Although at first I wasn’t sure about any of the answers I found that the questions stayed with me as I circled the idea in workshops. Some of the workshops were about character development, some were about structure, some about theme.

I thought about the world of my play, the characters, my protagonist, my antagonist, my secondary characters, the characters who will never be in my play but are part of the world of my play.

Looking back through my notes I drew lots of diagrams throughout the weekend, each with a word in the centre, each time the word at the centre was a different word. In fact on Saturday alone my central theme changed 4 times.

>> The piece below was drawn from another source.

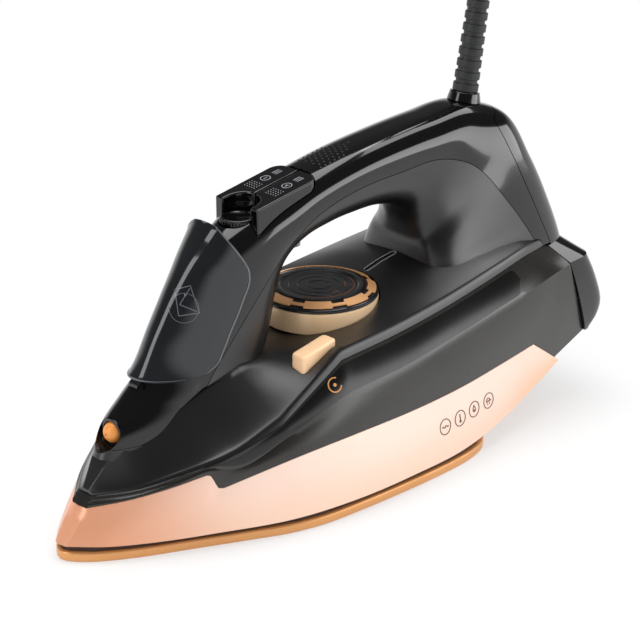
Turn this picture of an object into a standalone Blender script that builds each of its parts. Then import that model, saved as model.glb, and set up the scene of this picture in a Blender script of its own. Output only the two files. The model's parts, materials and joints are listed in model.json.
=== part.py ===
"""Steam iron with a water tank, a fill door, a temperature dial and a mains lead.

Frame: metres, +Z up. The soleplate's underside lies on z = 0, the nose points to -X and the
heel to +X, and the iron is mirrored about y = 0. Driving sizes come first, then the small
tools that make shapes, then one function for each sub-assembly.
"""
import math

import bmesh
import bpy
import numpy as np
from mathutils import Matrix, Vector

# Overall sizes
BODY_LENGTH = 0.300
BODY_HALF_WIDTH = 0.0565
BODY_HEIGHT = 0.150
HANDLE_HALF_WIDTH = 0.016
GAP = 0.0003
OVERRUN = 0.004
BULGE = 0.0006
OFF_CENTRE = 0.000007
OFF_CENTRE_STEPS = 7
LEAST_STEP = 1e-9
WELD_DISTANCE = 1e-6
TURNED_WELD_DISTANCE = 1e-5

# Places along the body from its middle towards the heel, as shares of its length
ALONG_SHARES = {
    "element_end": 0.12667,
    "holes_front": -0.4,
    "holes_rear": 0.15,
    "nose_hole": -0.44333,
    "fuse": 0.1,
    "belly_front": 0.19,
    "tank_floor_front": -0.35,
    "tank_floor_rear": 0.32667,
    "deck_passage_front": -0.37667,
    "deck_passage_rear": -0.15333,
    "wire_passage_front": 0.22667,
    "wire_passage_rear": 0.26667,
    "screw_head": 0.46633,
    "screw_boss_front": 0.44,
    "screw_boss_rear": 0.48333,
    "terminal": 0.31,
    "clean_button": -0.11167,
    "lens": -0.06,
    "groove_start": 0.1,
    "groove_end": 0.18,
    "button_front": -0.16233,
    "button_rear": -0.04,
    "notch": -0.155,
    "pump": -0.14,
    "bracket_front": -0.18667,
    "bracket_rear": -0.1,
    "knob": -0.16,
    "nozzle_tip": -0.41233,
    "nozzle_back": -0.37333,
    "bezel_front": -0.402,
    "bezel_back": -0.38,
}
# Heights above the soleplate's underside, as shares of the body's height
UP_SHARES = {
    "tank_floor": 0.21333,
    "rear_region": 0.4,
    "screw": 0.37333,
    "lens": 0.732,
    "dial_base": 0.458,
    "button_bottom": 0.81,
    "button_front_top": 0.88533,
    "pump_bottom": 0.65333,
    "pump_top": 0.77667,
    "piston_bottom": 0.73667,
    "bracket_bottom": 0.68667,
    "knob_bottom": 0.81067,
    "valve_top": 0.20933,
    "funnel_bottom": 0.30667,
    "nozzle": 0.32667,
}

# Soleplate and heater
SOLE_LENGTH_SHARE = 0.73667
SOLE_LENGTH = SOLE_LENGTH_SHARE * BODY_LENGTH
SOLE_SIDE_RETREAT = 0.0009
SOLE_HALF_WIDTH = BODY_HALF_WIDTH - SOLE_SIDE_RETREAT
SOLE_THICKNESS = 0.0045
# How far the pieces on the soleplate are drawn in from its outline, as shares of its length
# for the nose and the rear, and of its half-width for the sides
DRAWN_IN_SHARES = {
    "heater_inset": 0.17986, "heater_nose_retreat": 0.11765, "heater_rear_retreat": 0.0905,
    "element_inset": 0.35971, "element_nose_retreat": 0.20814, "element_rear_retreat": 0.0905,
    "chamber_inset": 0.59353, "chamber_nose_retreat": 0.31674, "chamber_rear_retreat": 0.38914,
}
SOLE_EDGE_ROUND = 0.0010
STEAM_HOLE_DIAMETER = 0.0042
STEAM_HOLES_A_SIDE = 8
SHIELD_THICKNESS = 0.0022
SHIELD_INSET = 0.0016
SHIELD_CLEARANCE = 0.0010
HEATER_INSET = DRAWN_IN_SHARES["heater_inset"] * SOLE_HALF_WIDTH
HEATER_NOSE_RETREAT = DRAWN_IN_SHARES["heater_nose_retreat"] * SOLE_LENGTH
HEATER_REAR_RETREAT = DRAWN_IN_SHARES["heater_rear_retreat"] * SOLE_LENGTH
HEATER_HEIGHT = 0.0130
HEATER_BEVEL = 0.0012
ELEMENT_DIAMETER = 0.0066
ELEMENT_INSET = DRAWN_IN_SHARES["element_inset"] * SOLE_HALF_WIDTH
ELEMENT_NOSE_RETREAT = DRAWN_IN_SHARES["element_nose_retreat"] * SOLE_LENGTH
ELEMENT_END_X = ALONG_SHARES["element_end"] * BODY_LENGTH
ELEMENT_TERMINAL_RISE = 0.0070
ELEMENT_REAR_RETREAT = DRAWN_IN_SHARES["element_rear_retreat"] * SOLE_LENGTH
ELEMENT_SINK_SHARE = 0.3
CHAMBER_INSET = DRAWN_IN_SHARES["chamber_inset"] * SOLE_HALF_WIDTH
CHAMBER_NOSE_RETREAT = DRAWN_IN_SHARES["chamber_nose_retreat"] * SOLE_LENGTH
CHAMBER_REAR_RETREAT = DRAWN_IN_SHARES["chamber_rear_retreat"] * SOLE_LENGTH
CHAMBER_LEDGE = 0.0030
CHAMBER_DEPTH = 0.0060
SHIELD_BOTTOM_Z = 0.0048
HEATER_BOTTOM_Z = 0.0048
THERMOSTAT_EDGE = 0.0008
HOLES_FRONT_X = ALONG_SHARES["holes_front"] * BODY_LENGTH
HOLES_REAR_X = ALONG_SHARES["holes_rear"] * BODY_LENGTH
HOLES_SIDE_SHARE = 0.72
NOSE_HOLE_X = ALONG_SHARES["nose_hole"] * BODY_LENGTH
CHAMBER_COVER_THICKNESS = 0.0016
THERMOSTAT_SIZE = (0.0260, 0.0160, 0.0070)
FUSE_DIAMETER = 0.0040
FUSE_LENGTH = 0.0180
FUSE_X = ALONG_SHARES["fuse"] * BODY_LENGTH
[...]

It was as though I was building my play with blocks but first of all I had to build the blocks. Some blocks stayed firm and others wobbled but slowly I had more blocks. All of a sudden things slotted into place and then I had answers to my questions. And then I had a play. It felt as though it had just popped up like magic but it hadn’t, I’d worked really hard but it felt as though I’d been playing.

All of the exercises we did though were about playing with ideas, not worrying about what we were writing, or if what we were writing was right but just writing, playing, having fun with words. Exploring our creative worlds, exploring our characters, exploring our themes. Most importantly I knew I had to get on with it, keep throwing words at pages, keep throwing ideas out, cutting things, letting things change.

The project means that in 2 months time I have to submit a first draft of the play to Kaite who will return it with notes then we have approximately another two months to re-work before we return for a weekend in September to work on the final draft of the play.

So, okay, this weekend was a well structured and well thought out workshop weekend designed by Kaite O’Reilly who is a brilliant playwright, a great teacher and a lovely women but I hope to be able to repeat the success of the weekend alone in my study. I’ll play with an idea, have fun with it. Though maybe I’ll keep the bottles of Crabbies.